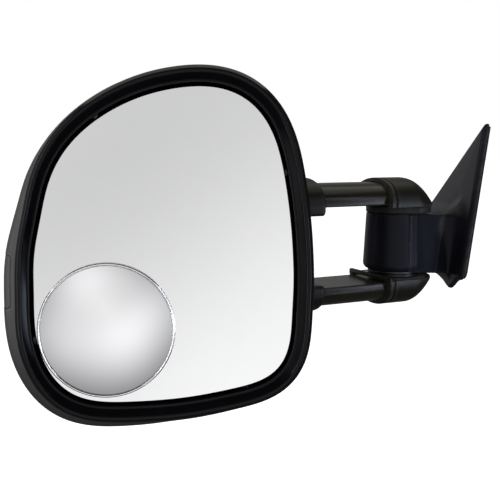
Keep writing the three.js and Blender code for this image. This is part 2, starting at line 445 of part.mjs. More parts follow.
const frameSolid = (() => {
  // post between the sleeves, and a beam reaching behind the centre of the glass
  let post = body(into(boxAt(-148, -104, -27, 27, -29.3, 26.4), armFrame, headFrame));
  const rooms = [[-24, -2], [2, 21]].map(([a, b]) => body(into(boxAt(-141, -111, -22, 40, a, b), armFrame, headFrame)));
  post = cut(post, ...rooms);
  const beam = body(prism([[-22, 38], [22, 38], [78, 44], [78, 60], [50, 66], [-22, 56]], -26, 12));
  const rib = cut(beam, body(prism([[-14, 43], [20, 43], [60, 48], [60, 56], [44, 60], [-14, 51]], -40, -4)));
  let f = join(post, cut(rib, ...rooms));
  f = cut(f, body(alongY(cyl(5.4, 30, 60, 20))));
  return f.intersect(skin(shellRings(SHELL_T + 0.5, 3)));
})();
// friction shoe that bears on the flat of the lower tube through a window, with its set screw
{
  const f = cut(frameSolid, body(into(boxAt(SHOE_X - 8, SHOE_X + 8, -8, 8, -32, -26.7), armFrame, headFrame)),
    body(into(at(cyl(3.3, -30, -22, 16), SHOE_X, 0, 0), armFrame, headFrame)));
  add(headFrame, 'head_frame', f, M.frame());
  add(headFrame, 'slide_lock_shoe', body(into(boxAt(SHOE_X - 7.6, SHOE_X + 7.6, -7.6, 7.6, -32.95, -27.2), armFrame, headFrame)), M.nylon());
  add(headFrame, 'slide_lock_screw', body(into(at(turned([[0, -26.9], [3, -26.9], [3, -23.6], [5.2, -23.6], [5.2, -19], [2.4, -19], [2.4, -21.5], [0, -21.5]], 12), SHOE_X, 0, 0), armFrame, headFrame)), M.steel());
}
// glass pivot: post in the frame, ball, and the cup on the carrier
{
  const P = PIVOT_W, R = 8.6;
  const ballAt = (g) => at(g, 0, P, 0);
  const rear = cut(body(alongY(turned([[0, P + 3.2], [10.6, P + 3.2], [11.4, P + 6], [9, P + 12], [5.1, P + 14], [5.1, P + 34], [0, P + 34]], 20))),
    body(ballAt(new THREE.SphereGeometry(R + 0.35, 20, 12))));
  add(headFrame, 'glass_pivot_post', rear, M.frame());
  add(headFrame, 'pivot_ball', body(ballAt(new THREE.SphereGeometry(R, 20, 12))), M.nylon());
  // carrier behind the glass with a stiffening rim and a cup for the ball
  const plate = body(prismY(rim(-1.6), 3.5, 5.7));
  const lip = cut(body(prismY(rim(-7), 5.4, 8.2)), body(prismY(rim(-10), 0, 20)));
  let cup = body(alongY(turned([[0, 5], [12, 5], [12.4, 9], [11.2, P - 3.2], [0, P - 3.2]], 16)));
  const ribs = [];
  for (let i = 0; i < 6; i++) ribs.push(body(boxAt(8, 84, 5.4, 8.2, -1.2, 1.2).rotateY((i * 60 + 30) * DEG)));
  let carrier = join(plate, lip, cup, ...ribs);
  carrier = cut(carrier, body(ballAt(new THREE.SphereGeometry(R + 0.35, 20, 12))));
  add(headFrame, 'glass_carrier', carrier, M.frame());
  add(headFrame, 'glass_tape', prismY(rim(-3), 3.05, 3.45 - 0.2), M.foam());
  // the glass itself, front face at y = 0
  add(headFrame, 'mirror_glass', prismY(rim(0), 0, 2.8), M.glass());
  // stick-on convex spot mirror
  const spot = (profile, n) => at(alongY(turned(profile, n)), SPOT.u, 0, SPOT.v);
  const dome = (r) => -2.0 - 5.2 * (1 - (r / 46) ** 2);
  const prof = [[0, -1.2], [45.4, -1.2]];
  for (const r of [45.4, 38, 29, 19, 9, 0]) prof.push([r, dome(r)]);
  add(headFrame, 'spot_mirror_pad', spot([[0, -1.0], [43, -1.0], [43, -0.3], [0, -0.3]], 24), M.foam());
  add(headFrame, 'spot_mirror', spot(prof, 36), M.glass());
  add(headFrame, 'spot_mirror_rim', spot([[45.8, -2.9], [46.6, -3.1], [SPOT.r, -2.2], [SPOT.r, -0.35], [44, -0.35], [44, -0.95], [45.8, -0.95]], 36), M.bright());
}

export default mirror;
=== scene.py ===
import json
import math

import bpy
import numpy as np
from mathutils import Matrix, Vector


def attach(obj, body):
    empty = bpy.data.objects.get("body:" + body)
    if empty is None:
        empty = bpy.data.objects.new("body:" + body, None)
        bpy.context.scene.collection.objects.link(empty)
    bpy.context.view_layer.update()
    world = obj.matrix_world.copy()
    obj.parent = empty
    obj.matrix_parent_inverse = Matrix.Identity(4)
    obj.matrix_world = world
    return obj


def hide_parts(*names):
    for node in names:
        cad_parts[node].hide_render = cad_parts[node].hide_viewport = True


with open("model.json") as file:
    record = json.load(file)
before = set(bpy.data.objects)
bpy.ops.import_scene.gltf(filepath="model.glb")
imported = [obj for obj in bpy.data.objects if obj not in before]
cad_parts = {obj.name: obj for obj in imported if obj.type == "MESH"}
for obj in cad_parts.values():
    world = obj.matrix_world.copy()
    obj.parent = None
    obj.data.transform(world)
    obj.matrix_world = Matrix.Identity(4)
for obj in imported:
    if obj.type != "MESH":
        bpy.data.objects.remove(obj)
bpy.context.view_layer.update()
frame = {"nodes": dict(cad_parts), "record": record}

DEG = math.pi / 180

# ------------------------------------------------------------------ the part's own frames, millimetres
SWEEP, TUMBLE, TILT = 18.4 * DEG, 9 * DEG, 2.4 * DEG
PIVOT = np.array([-67.3, -55.0, -8.0])
HEAD = np.array([-203.0, -123.4, 13.1])


def turn(axis, a):
    c, s = math.cos(a), math.sin(a)
    i, j = {"x": (1, 2), "y": (2, 0), "z": (0, 1)}[axis]
    m = np.eye(4)
    m[i, i], m[i, j], m[j, i], m[j, j] = c, -s, s, c
    return m


def shift(v):
    m = np.eye(4)
    m[:3, 3] = v
    return m


PIV = shift(PIVOT)
ARM = PIV @ turn("z", SWEEP)
HED = PIV @ shift(HEAD) @ turn("x", -TILT)
DOR = turn("y", TUMBLE)
FLIP = turn("x", math.pi)          # the lower arm is the upper one turned over


def xf(m, p):
    return p @ m[:3, :3].T + m[:3, 3]


# ------------------------------------------------------------------ meshes from arrays
def grid_quads(m, n, close_m, close_n):
    i = np.arange(m if close_m else m - 1)
    j = np.arange(n if close_n else n - 1)
    a = (i[:, None] * n + j[None, :]).ravel()
    b = (i[:, None] * n + (j[None, :] + 1) % n).ravel()
    c = (((i[:, None] + 1) % m) * n + j[None, :]).ravel()
    d = (((i[:, None] + 1) % m) * n + (j[None, :] + 1) % n).ravel()
    return np.stack([a, b, d, c], 1)


def loft(rings, cap0=True, cap1=True):
    """Rings (m, n, 3) closed round n, ends closed by fans."""
    m, n, _ = rings.shape
    v = rings.reshape(-1, 3)
    faces = [grid_quads(m, n, False, True)]
    j = np.arange(n)
    for on, k in ((cap0, 0), (cap1, m - 1)):
        if on:
            v = np.vstack([v, rings[k].mean(0)])
            a, b = k * n + j, k * n + (j + 1) % n
            c = np.full(n, len(v) - 1)
            faces.append(np.stack([b, a, c] if k == 0 else [a, b, c], 1))
    return v, faces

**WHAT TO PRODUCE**
In the listing above, locate the line containing "obj.data.transform(world)" and the line containing "DEG = math.pi / 180". Transcribe those two lines and everything between them, exactly as written.

**SOLUTION TO THIS EXERCISE**
    obj.data.transform(world)
    obj.matrix_world = Matrix.Identity(4)
for obj in imported:
    if obj.type != "MESH":
        bpy.data.objects.remove(obj)
bpy.context.view_layer.update()
frame = {"nodes": dict(cad_parts), "record": record}

DEG = math.pi / 180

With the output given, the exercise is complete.